- **AIM**
Which lines run from the first one up to and including the one with "from mathutils import Matrix, Vector"? Print exactly those.

- **GIVEN MATERIAL**
═══

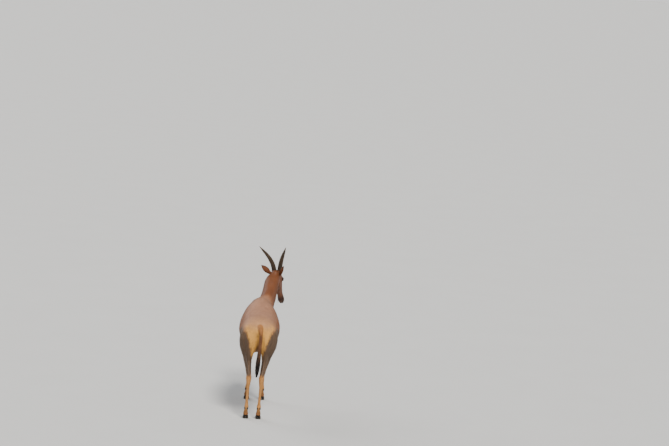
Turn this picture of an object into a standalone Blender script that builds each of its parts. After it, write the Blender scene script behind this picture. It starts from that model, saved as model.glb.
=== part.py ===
"""A life-size topi antelope, standing with its head turned to its right.

Run with: blender --background --python part.py

The animal faces -Y with its left side at +X. The body is lofted along its bones as
overlapping closed forms, merged into one hide, and parted into named pieces by thin cuts.
The horns, ears, eyes, hooves and tail are forms of their own that meet the hide.
"""
import math

import bmesh
import bpy
from mathutils import Matrix, Vector

# Driving sizes, in metres.
WITHERS = 1.200  # height of the shoulder hump
CROUP = 1.098  # height of the hips
CHEST = 0.652  # underside of the chest
ELBOW = 0.735
KNEE = 0.425
HOCK = 0.465
FETLOCK = 0.140
CORONET = 0.054  # where the hair ends and the hoof begins
FORE_Y = -0.385  # fore legs, along the body
HIND_Y = 0.475  # hind legs, along the body
FORE_X = 0.085  # each fore foot's distance from the middle line
HIND_X = 0.067  # each hind foot's
SWAY = 0.030  # how far the feet stand to the left of the body
FORE_SWAY = 0.6  # the fore feet's share of that
SWAY_FROM = 0.95  # height where a leg starts to lean
POLL = Vector((-0.152, -0.735, 1.428))  # top of the head
HEAD_YAW = math.radians(17)  # head turned to its right
HEAD_PITCH = math.radians(57)  # face below the horizontal
HEAD_TILT = math.radians(3)  # head leant to its left
HORN_LENGTH = 0.40
HORN_RADIUS = 0.0272
HORN_RINGS = 14
EAR_LENGTH = 0.150
EAR_AIM = {1: (0.68, 0.46, 0.62), -1: (0.48, 0.62, 0.64)}  # beside, behind and above, by side
EYE_RADIUS = 0.0195
LID = 0.0215  # radius of the lids, set in from the eye
LID_INSET = 0.0075
EYE_PLACE = (0.116, 0.0530, -0.030)  # down the face, out to the side, out of the forehead
HORN_BASE = (0.020, 0.033, 0.004)  # the same for the middle of a horn's root
EAR_ROOT = (0.022, 0.052, -0.049)
CENTRE = Vector((-0.0196, -0.1809, 0.0))  # the middle of the bounding box, moved to the origin
CORONET_SLOPE = 0.30  # how the coronet rises towards the toe

GAP = 0.0003  # left between pieces that meet
SIDES = 20  # round the body's sections
VOXEL = 0.008  # of the merged hide
EASING = 70  # passes of smoothing over the broad parts of the hide
HIDE_TRIANGLES = 2900
HORN_SIDES = 9
EAR_SIDES = 10
CLAW_SIDES = 10
SIDE_NAME = {1: "left", -1: "right"}
LEG_BLOCKS = {  # what a leg's own piece takes in: inner edge, (height, front, back) low and high, rise
    "fore": (0.046, (-0.02, -0.620, -0.300), (0.690, -0.620, -0.255), 0.95),
    "hind": (GAP / 2, (-0.02, 0.040, 0.700), (0.665, 0.190, 0.700), 1.20),
}
UP = Vector((0, 0, 1))
LEFT = Vector((1, 0, 0))

NECK_BASE = Vector((0.0, -0.440, 1.060))  # the cut between neck and trunk
NECK_BASE_FACING = Vector((-0.15, -0.80, 0.58)).normalized()

# Directions of the head: level ahead, up, down the face, to its left, and out of the forehead.
HEAD_AHEAD = Vector((-math.sin(HEAD_YAW), -math.cos(HEAD_YAW), 0))
LEVEL_LEFT = Vector((math.cos(HEAD_YAW), -math.sin(HEAD_YAW), 0))
HEAD_LEFT = LEVEL_LEFT * math.cos(HEAD_TILT) - UP * math.sin(HEAD_TILT)
HEAD_UP = UP * math.cos(HEAD_TILT) + LEVEL_LEFT * math.sin(HEAD_TILT)
HEAD_ALONG = HEAD_AHEAD * math.cos(HEAD_PITCH) - HEAD_UP * math.sin(HEAD_PITCH)
HEAD_OUT = HEAD_ALONG.cross(HEAD_LEFT)


def in_head(along, left, out):
    """A point given from the poll: down the face, to the left, and out of the forehead."""
    return POLL + HEAD_ALONG * along + HEAD_LEFT * left + HEAD_OUT * out


def on_side(place, side):
    """A place on the left of the head, or its mirror image on the right."""
    along, left, out = place
    return in_head(along, left * side, out)


# A form is a list of stations along a bone: (centre, half width, half depth to one side, half
# depth to the other, squareness). The first depth is to the side that "along, turned a quarter
# about the left-right axis" faces: a leg's front, the top of the neck, the front of the face,
# and the underside of the trunk.
def trunk():
    """Stations from the breast to the buttocks, given by their top and bottom."""
    shape = [  # y, top, bottom, half width, height of the widest place, squareness
        (-0.535, 0.968, 0.775, 0.060, 0.884, 2.0),
        (-0.500, 1.035, 0.712, 0.098, 0.890, 2.0),
        (-0.440, 1.106, CHEST + 0.014, 0.120, 0.903, 1.9),
        (-0.370, 1.160, CHEST + 0.004, 0.150, 0.921, 1.75),
        (-0.285, WITHERS, CHEST, 0.177, 0.936, 1.72),
        (-0.170, 1.197, CHEST + 0.004, 0.207, 0.934, 1.85),
        (-0.020, 1.147, CHEST + 0.018, 0.227, 0.911, 1.96),
        (0.120, 1.122, CHEST + 0.040, 0.225, 0.908, 2.0),
        (0.240, 1.110, CHEST + 0.074, 0.210, 0.918, 2.0),
        (0.340, CROUP, CHEST + 0.120, 0.195, 0.931, 2.0),
        (0.410, 1.082, 0.830, 0.163, 0.946, 2.0),
        (0.460, 1.051, 0.860, 0.122, 0.948, 2.0),
        (0.496, 1.016, 0.908, 0.066, 0.958, 2.0),
    ]
    stations = []
    for y, top, bottom, half_width, widest, squareness in shape:
        stations.append((Vector((0, y, widest)), half_width, widest - bottom, top - widest, squareness))
    return stations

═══

- **RESULT OF THE EXERCISE**
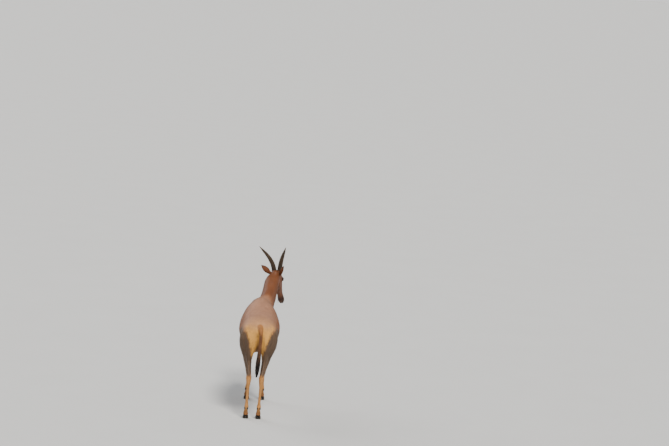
Turn this picture of an object into a standalone Blender script that builds each of its parts. After it, write the Blender scene script behind this picture. It starts from that model, saved as model.glb.
=== part.py ===
"""A life-size topi antelope, standing with its head turned to its right.

Run with: blender --background --python part.py

The animal faces -Y with its left side at +X. The body is lofted along its bones as
overlapping closed forms, merged into one hide, and parted into named pieces by thin cuts.
The horns, ears, eyes, hooves and tail are forms of their own that meet the hide.
"""
import math

import bmesh
import bpy
from mathutils import Matrix, Vector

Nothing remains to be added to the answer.